Straw Men
- First edition
- Author: Martin J. Smith
- Language: English
- Genre: Novel
- Publisher: Berkeley Publishing Group
- Publication date: 2001
- Publication place: USA
- Media type: Print (Paperback)
- Pages: 321
- ISBN: 0-515-12950-X
- OCLC: 45761674
- Preceded by: Shadow Image

= Straw Men (novel) =

Crime novel by Martin J. Smith

Straw Men is a crime novel by the American writer Martin J. Smith set in Pittsburgh, Pennsylvania.

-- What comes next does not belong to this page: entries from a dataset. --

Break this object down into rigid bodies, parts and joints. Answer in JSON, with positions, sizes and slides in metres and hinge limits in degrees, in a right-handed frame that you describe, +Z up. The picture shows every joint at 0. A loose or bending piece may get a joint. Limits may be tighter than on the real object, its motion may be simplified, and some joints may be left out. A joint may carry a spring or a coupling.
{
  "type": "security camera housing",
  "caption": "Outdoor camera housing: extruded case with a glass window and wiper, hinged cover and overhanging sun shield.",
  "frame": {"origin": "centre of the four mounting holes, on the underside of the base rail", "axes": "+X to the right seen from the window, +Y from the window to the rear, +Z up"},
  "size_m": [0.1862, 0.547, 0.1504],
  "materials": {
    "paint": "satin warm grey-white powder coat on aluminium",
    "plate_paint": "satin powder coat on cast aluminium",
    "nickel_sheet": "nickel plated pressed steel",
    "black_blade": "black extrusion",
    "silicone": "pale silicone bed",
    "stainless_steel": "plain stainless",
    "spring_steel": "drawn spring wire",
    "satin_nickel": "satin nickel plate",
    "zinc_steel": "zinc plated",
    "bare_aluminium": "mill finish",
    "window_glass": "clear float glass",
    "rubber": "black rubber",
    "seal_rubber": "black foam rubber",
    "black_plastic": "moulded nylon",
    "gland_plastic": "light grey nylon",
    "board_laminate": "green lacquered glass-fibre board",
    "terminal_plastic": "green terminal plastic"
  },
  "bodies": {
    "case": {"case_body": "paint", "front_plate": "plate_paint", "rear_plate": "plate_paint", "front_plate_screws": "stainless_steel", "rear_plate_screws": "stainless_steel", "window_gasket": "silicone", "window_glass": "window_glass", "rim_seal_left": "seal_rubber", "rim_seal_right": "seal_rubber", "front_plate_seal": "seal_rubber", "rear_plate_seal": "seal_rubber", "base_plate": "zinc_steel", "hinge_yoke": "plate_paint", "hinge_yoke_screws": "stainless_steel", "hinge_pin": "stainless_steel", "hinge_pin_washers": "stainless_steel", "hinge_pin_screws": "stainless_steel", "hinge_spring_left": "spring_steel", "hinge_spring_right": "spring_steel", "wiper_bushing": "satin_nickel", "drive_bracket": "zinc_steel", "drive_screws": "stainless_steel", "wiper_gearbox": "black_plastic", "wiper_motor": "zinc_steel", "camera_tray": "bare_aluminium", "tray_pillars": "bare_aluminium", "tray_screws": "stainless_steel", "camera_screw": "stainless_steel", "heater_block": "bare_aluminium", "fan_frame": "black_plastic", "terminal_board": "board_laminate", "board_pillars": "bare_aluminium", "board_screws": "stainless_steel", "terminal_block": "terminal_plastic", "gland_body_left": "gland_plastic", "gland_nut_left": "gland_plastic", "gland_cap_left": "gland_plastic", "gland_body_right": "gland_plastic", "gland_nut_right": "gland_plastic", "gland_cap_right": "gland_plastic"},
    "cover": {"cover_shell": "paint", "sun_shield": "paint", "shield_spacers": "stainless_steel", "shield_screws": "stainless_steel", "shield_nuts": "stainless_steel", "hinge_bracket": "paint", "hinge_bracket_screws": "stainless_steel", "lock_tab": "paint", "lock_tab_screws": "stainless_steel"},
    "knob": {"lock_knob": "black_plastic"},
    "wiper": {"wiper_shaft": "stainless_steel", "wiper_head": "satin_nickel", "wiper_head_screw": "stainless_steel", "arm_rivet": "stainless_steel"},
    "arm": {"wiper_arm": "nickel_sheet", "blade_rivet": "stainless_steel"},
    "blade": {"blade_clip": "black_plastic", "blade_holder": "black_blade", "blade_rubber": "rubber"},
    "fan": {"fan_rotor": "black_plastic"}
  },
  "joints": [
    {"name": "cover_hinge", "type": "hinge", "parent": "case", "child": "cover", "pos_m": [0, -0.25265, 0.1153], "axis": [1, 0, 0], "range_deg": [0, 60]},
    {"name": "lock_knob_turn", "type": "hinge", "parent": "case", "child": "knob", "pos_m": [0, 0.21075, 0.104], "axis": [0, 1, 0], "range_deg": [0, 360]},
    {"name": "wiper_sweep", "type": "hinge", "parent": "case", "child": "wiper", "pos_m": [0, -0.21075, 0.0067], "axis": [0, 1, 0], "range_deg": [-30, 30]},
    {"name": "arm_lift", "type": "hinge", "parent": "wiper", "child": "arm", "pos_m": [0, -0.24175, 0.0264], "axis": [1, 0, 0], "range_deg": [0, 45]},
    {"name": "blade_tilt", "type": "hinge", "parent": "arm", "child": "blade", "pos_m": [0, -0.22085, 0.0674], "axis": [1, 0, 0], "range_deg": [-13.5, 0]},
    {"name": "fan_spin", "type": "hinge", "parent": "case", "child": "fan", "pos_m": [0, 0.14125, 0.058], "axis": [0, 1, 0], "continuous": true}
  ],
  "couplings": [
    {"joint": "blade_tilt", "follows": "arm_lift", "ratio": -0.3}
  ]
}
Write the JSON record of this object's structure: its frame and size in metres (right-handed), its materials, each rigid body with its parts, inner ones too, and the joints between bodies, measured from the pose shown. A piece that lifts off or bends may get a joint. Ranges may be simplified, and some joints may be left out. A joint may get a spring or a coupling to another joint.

It tells the story of a madman known as the Scarecrow, who has served in prison eight years convicted of a vicious attack that left a rookie policewoman near death and unable to remember her past. When DNA evidence surfaces that frees him, Teresa Harnett must face the possibility that her flawed memory put the wrong man behind bars. Only Harnett's nemesis, psychologist Jim Christensen, can help to solve the case.

==Reception==
Bill Spurgeon of The Star Press called it "a real page-turner". Barbara Vancheri of the Pittsburgh Post-Gazette opined that Smith has the "ability to turn a descriptive phrase, to nail characters with telling details and to provide enough clues to gently guide perceptive readers to satisfying conclusions." Publishers Weekly wrote that Smith "fails to create characters that emerge as real people, however, and readers will come away thinking they've read similar, albeit stronger, novels."

==Sources==
Contemporary Authors Online. The Gale Group, 2006. PEN (Permanent Entry Number): 0000132047.